Américanisation irréfléchie de la justice au bénéfice des multinationales? Ou offensive bienvenue dans la lutte contre la corruption? La future loi dite "Sapin 2" divise magistrats et avocats.
Les sénateurs examinent jeudi et vendredi le "projet de loi relatif à la transparence, à la lutte contre la corruption et à la modernisation de la vie économique", avant son adoption définitive par l'Assemblée nationale prévue le 8 novembre.
Il crée en particulier une "convention judiciaire d'intérêt public", véritable "ovni" dans le paysage judiciaire français, selon Benjamin Blanchet, de l'Union syndicale des magistrats (USM), organisation majoritaire dans la profession.
Une entreprise poursuivie pour corruption et/ou blanchiment de fraude fiscale pourra négocier une amende, dans la limite de 30% du chiffre d'affaires annuel, sans aller en procès ni plaider coupable.
L'accord devra être validé par un juge, publiquement. L'entreprise pourra être placée temporairement sous la surveillance d'une nouvelle agence anticorruption.
La France est régulièrement critiquée pour son incapacité à sanctionner les pots-de-vin versés par ses multinationales à l'étranger, là où les Etats-Unis mènent tambour battant des enquêtes débouchant sur des "deals" très coûteux.
Exemples croisés avec le groupe pétrolier Total (PA:TOTF) et l'industriel Alstom: le premier a été condamné en début d'année à Paris à 750.000 euros d'amende pour corruption dans le programme de l'ONU "pétrole contre nourriture", plus de dix ans après les faits, et en appel. Le second a accepté en 2014 une transaction à plus de 700 millions de dollars avec les autorités américaines, soldant une affaire de corruption internationale.
"Sapin 2 importe l'esprit du système américain, ce n'est pas une importation pure et simple des procédures", explique Jean-Pierre Grandjean.

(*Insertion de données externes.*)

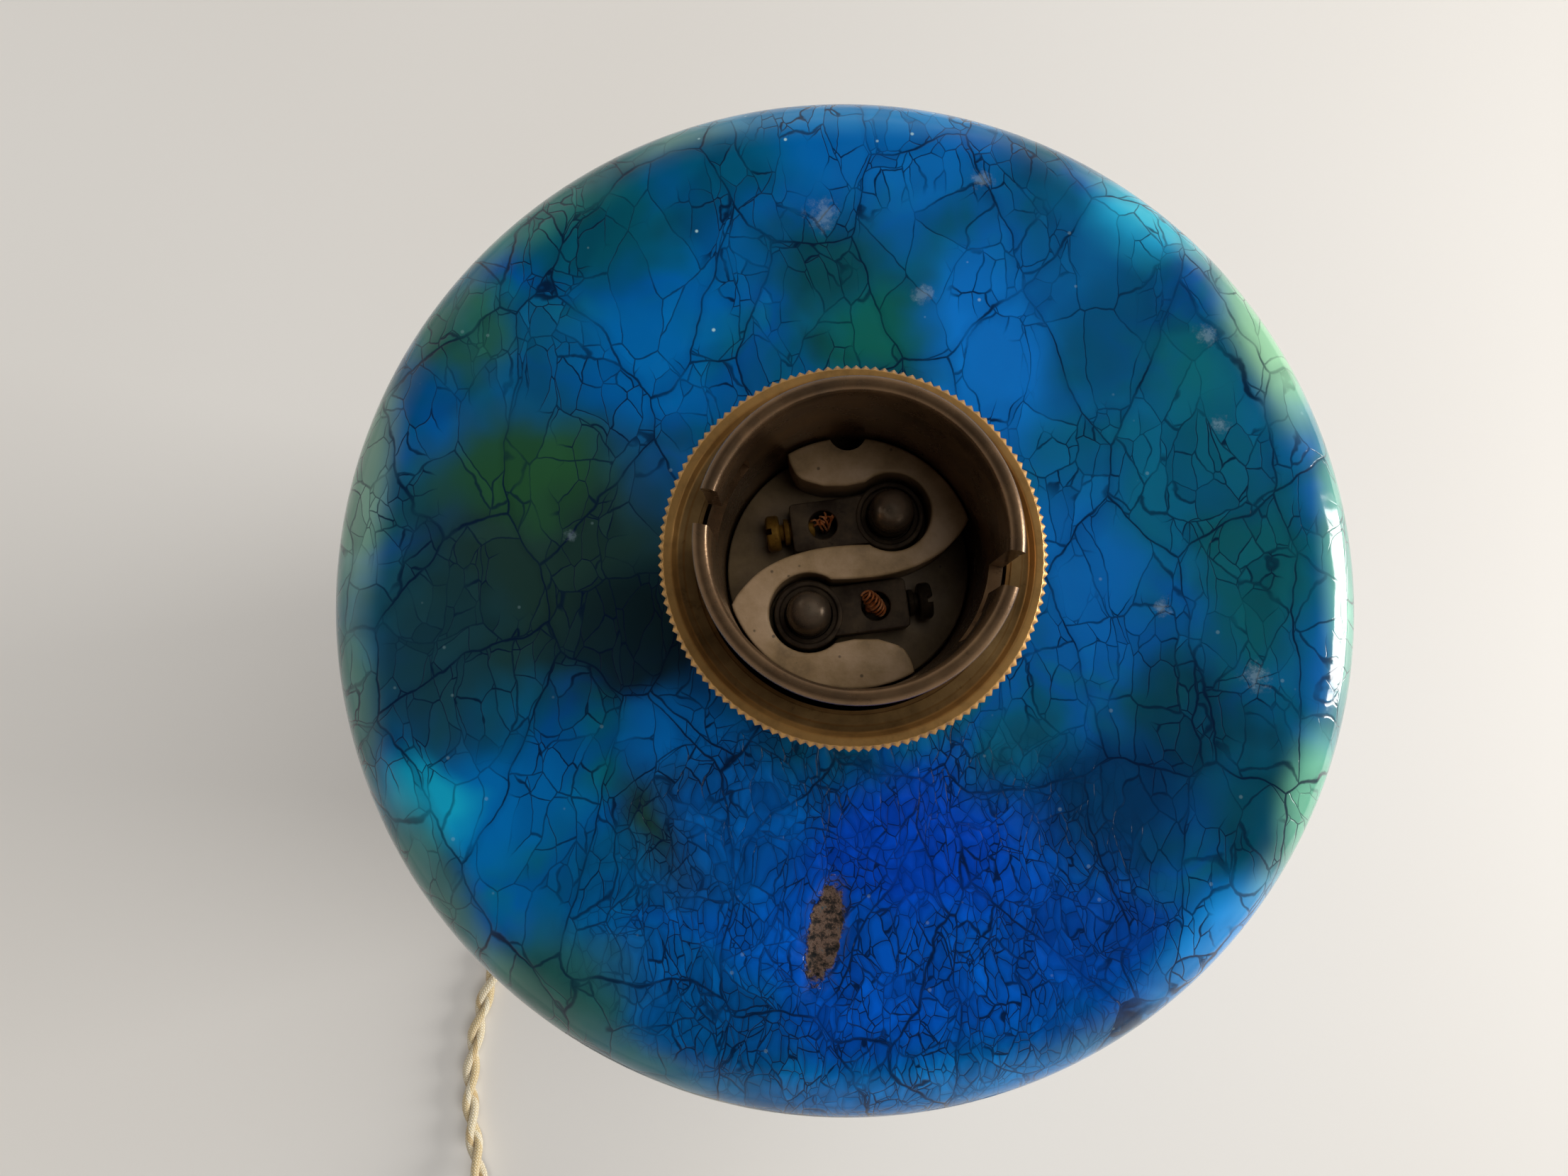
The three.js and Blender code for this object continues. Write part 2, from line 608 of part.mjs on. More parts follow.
function plug() {
  const middle = (PLUG.low + PLUG.height) / 2;
  const screw = piece('plug_screw', plugScrew(), 'nickel');
  screw.position.x = PLUG.length - 11;
  const set = group(piece('plug_body', plugBody(), 'bakelite'), screw);
  for (const [letter, side] of [['a', 1], ['b', -1]]) {
    const pin = piece(`plug_pin_${letter}`, plugPin(), 'nickel');
    pin.position.set(0, side * PIN_SPAN, middle);
    set.add(pin);
  }
  set.position.set(PLUG.x, PLUG.y, 0);
  set.rotation.z = radians(PLUG.turn);
  return set;
}

function wiring() {
  const coil = piece('flex_coil', flexCoil(), 'cloth');
  coil.position.set(COIL.x, COIL.y, 0);
  return group(
    piece('flex_inside', flexInside(), 'cloth'),
    piece('core_a', core(1), 'insulation'),
    piece('core_b', core(-1), 'insulation'),
    piece('flex_run', freeFlex(RUN_TO_SWITCH, 28), 'cloth'),
    piece('flex_link', freeFlex(RUN_TO_COIL, 14), 'cloth'),
    piece('flex_tail', freeFlex(RUN_TO_PLUG, 10), 'cloth'),
    coil,
  );
}

const lamp = group(ceramicAndFixings(), lampholder(), wiring(), inlineSwitch(), plug());
lamp.name = 'table_lamp';

export default lamp;
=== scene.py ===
"""Looks for the ceramic table lamp: crackle glaze, aged brass lampholder, porcelain and cloth flex.

Shapes are worked out in millimetres in the lamp's frame and scaled to metres as each mesh is made.
"""
import math

import bmesh
import bpy
import numpy as np
from mathutils import Euler, Matrix, Vector, noise


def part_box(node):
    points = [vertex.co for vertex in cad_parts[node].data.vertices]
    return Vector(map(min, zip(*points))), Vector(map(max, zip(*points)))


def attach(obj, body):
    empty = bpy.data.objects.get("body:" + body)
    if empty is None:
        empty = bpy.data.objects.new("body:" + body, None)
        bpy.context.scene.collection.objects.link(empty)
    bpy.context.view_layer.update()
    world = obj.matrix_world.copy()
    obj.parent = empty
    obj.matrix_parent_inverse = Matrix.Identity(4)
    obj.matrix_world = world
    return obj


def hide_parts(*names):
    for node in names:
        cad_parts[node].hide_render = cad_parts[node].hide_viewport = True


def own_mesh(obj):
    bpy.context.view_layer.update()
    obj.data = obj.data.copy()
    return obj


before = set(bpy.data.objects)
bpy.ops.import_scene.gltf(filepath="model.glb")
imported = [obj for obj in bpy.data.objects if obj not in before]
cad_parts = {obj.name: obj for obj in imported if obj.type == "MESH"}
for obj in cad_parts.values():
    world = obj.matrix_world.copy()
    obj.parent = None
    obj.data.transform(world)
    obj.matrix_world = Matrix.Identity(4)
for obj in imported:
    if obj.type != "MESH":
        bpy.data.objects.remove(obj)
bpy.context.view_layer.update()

MM = 0.001
LAMP = "lamp"                      # the body that every piece which doesn't move rides on


def span(node):
    """Lowest and highest corner of a CAD node, in millimetres."""
    low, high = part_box(node)
    return low / MM, high / MM


def linked(thing):
    """Puts an object in the scene."""
    bpy.context.scene.collection.objects.link(thing)
    return thing


RIM_Z = span("bayonet_barrel")[1].z
TOP_Z = span("ceramic_body")[1].z
FOOT_Z = span("ceramic_body")[0].z
RING_LOW, RING_HIGH = span("shade_ring")
SWITCH_LOW, SWITCH_HIGH = span("switch_base")
SWITCH_TOP = span("switch_cover")[1].z


# ---- camera ----

SENSOR_WIDTH = 36
LENS = 26.7
EYE = (-4.4, -12.9, RIM_Z + 86.3)
EYE_TILT = (6.0, 0.8, 0.0)         # degrees about X, Y and Z, from looking straight down


def make_camera():
    data = bpy.data.cameras.new("view")
    data.sensor_width = SENSOR_WIDTH
    data.lens = LENS
    data.clip_start = 0.01
    camera = bpy.data.objects.new("view", data)
    camera.location = Vector(EYE) * MM
    camera.rotation_euler = Euler([math.radians(angle) for angle in EYE_TILT])
    linked(camera)
    bpy.context.scene.camera = camera


# ---- meshes ----

def add_piece(name, mesh, material, body=LAMP, sharp=35):
    """Links a mesh as a piece that rides on a body, shaded smooth up to an angle in degrees."""
    mesh.polygons.foreach_set("use_smooth", [True] * len(mesh.polygons))
    mesh.set_sharp_from_angle(angle=math.radians(sharp))
    mesh.materials.clear()
    mesh.materials.append(material)
    piece = linked(bpy.data.objects.new(name, mesh))
    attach(piece, body)
    return piece


def mesh_from(points, faces):
    """A mesh from points in millimetres."""
    mesh = bpy.data.meshes.new("shape")
    mesh.from_pydata((np.asarray(points, float) * MM).tolist(), [], faces)
    mesh.update()
    return mesh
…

Comme beaucoup d'autres avocats d'affaires et comme le Medef, principale organisation patronale, il soutient cette réforme, adoubée aussi par l'ONG Transparency International.
- "Lanceurs d'alerte" -
L'avocat Jean-Yves Le Borgne serait volontiers allé plus loin, en rendant confidentielles ces transactions, pour éviter aux entreprises tout "stigmate".
A l'inverse Me William Bourdon, fondateur de l'ONG Sherpa qui bataille contre les "crimes économiques", se dit "très réservé". Selon lui, ces conventions "ne pourront s'appliquer que dans des cas exceptionnels".
Chez les magistrats, l'accueil est froid. "Le dispositif n'est pas suffisamment approfondi et précis", regrette M. Blanchet, de l'USM.
"Ça marche aux Etats-Unis pour une raison très simple: les autorités disposent de moyens puissants et d'un arsenal dissuasif", que n'ont ni les magistrats ni les enquêteurs français, souligne-t-il, ajoutant: "les grandes sociétés savent que le combat est inégal".
Faisant exception, le président du tribunal de grande instance de Paris Jean-Michel Hayat a dit publiquement, lors d'un congrès d'avocats, qu'il était "globalement favorable à la réforme" face à "l'enlisement" de certaines affaires.
Il exige toutefois que le juge ne "brade pas" son rôle, et exclut toute application à des particuliers.
"Sapin 2" crée aussi un régime protégeant les "lanceurs d'alerte" dénonçant des malversations de leurs employeurs, à l'instar d'Antoine Deltour, à l'origine du scandale LuxLeaks.
"Il n'y a pas beaucoup de pays qui ont créé un statut aussi précis et aussi protecteur", assure le ministre des Finances Michel Sapin.
Me Bourdon salue cet aspect de la réforme mais déplore "que la protection n'ait pas été été étendue aux personnes qui, pour lancer l'alerte sur des faits parfois très graves, peuvent être amenées à violer des secrets, à l'exception du secret médical qui doit rester absolu".
En l'état actuel du projet de loi, les lanceurs d'alerte sont tenus de respecter aussi le secret défense et le secret des relations entre avocats et clients.
C'est la moindre des choses pour nombre d'avocats, qui tiennent à la confidentialité et s'inquiètent de la "publicité parfois extravagante" donnée à certains lanceurs d'alerte, pour reprendre des propos de Jean Veil, conseil de Total et de la Société générale.
"Il ne faut pas entrer dans un monde de délation (...) où l'on sera surinformé sur des faits non vérifiés", avertit pour sa part Jean-Pierre Grandjean.